In a similar vein, after returning from Dachau to the apartment I was staying in, I shared a bottle of wine with my host J, a German of the same age as myself. Despite, or perhaps because of, still feeling the depressive after-effects, I avoided mentioning my visit that day to the memorial site, but after a while and with no prompting, J raised the subject of the Nazis and the Second World War.
My impression was that the subject would be far too taboo and sensitive to broach with any German, let alone one from Munich (the birthplace of National Socialism), and so I was amazed at the candid honesty that J displayed. He described the continued underlying sense of shame and guilt that persists to this day amongst Germans of all ages, and the increasing desire to address the topic openly – as evidenced by the fabulous Museum of National Socialism on the site of the original Nazi ‘Brown House’ on the Konigsplatz.
This introspective analysis of the motives and impulses that lead to the Holocaust, on a personal and national level after so many years of silence and repression seemed to me most inspiring and gave me cause to consider the ways in which Britain and America continue to live in the glow of the Second World War as the moral victors triumphing over an unconscionable evil.

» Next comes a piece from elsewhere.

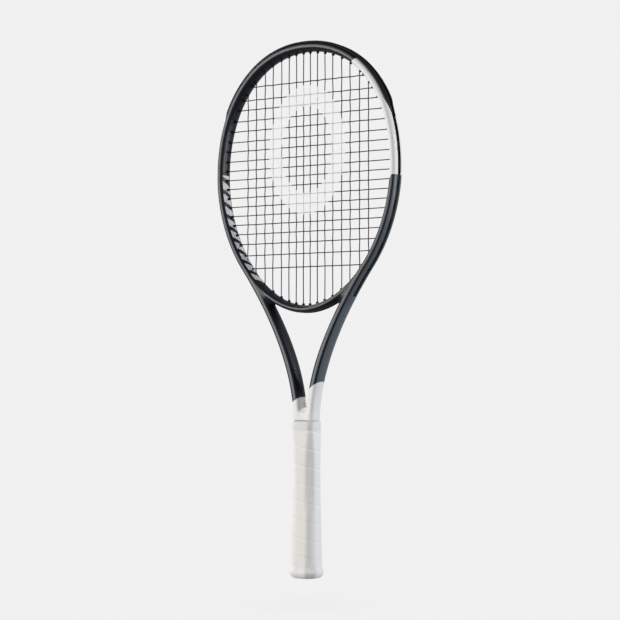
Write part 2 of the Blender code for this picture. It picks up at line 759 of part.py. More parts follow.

No discourse or analysis in mainstream British culture over the WW2 progresses, it seems to me, much beyond the patriotic Churchillian narrative of good defeating evil, with scant reflection on the level of anti-Semitism existing in Britain prior to the war or dreadful atrocities such as the firebombing of Dresden that were perpetrated by the Allied forces.
I was elevated psychologically by the unexpected nature of the conversation just as I had been elevated physically by the wonders that had largely eluded me from the tourist assembly line at Neuschwanstein. For all the calculated consumerism of so much touristic experiences, it is the serendipity of random events that undoubtedly makes travelling one of the most enlightening and rewarding experiences that life has to offer.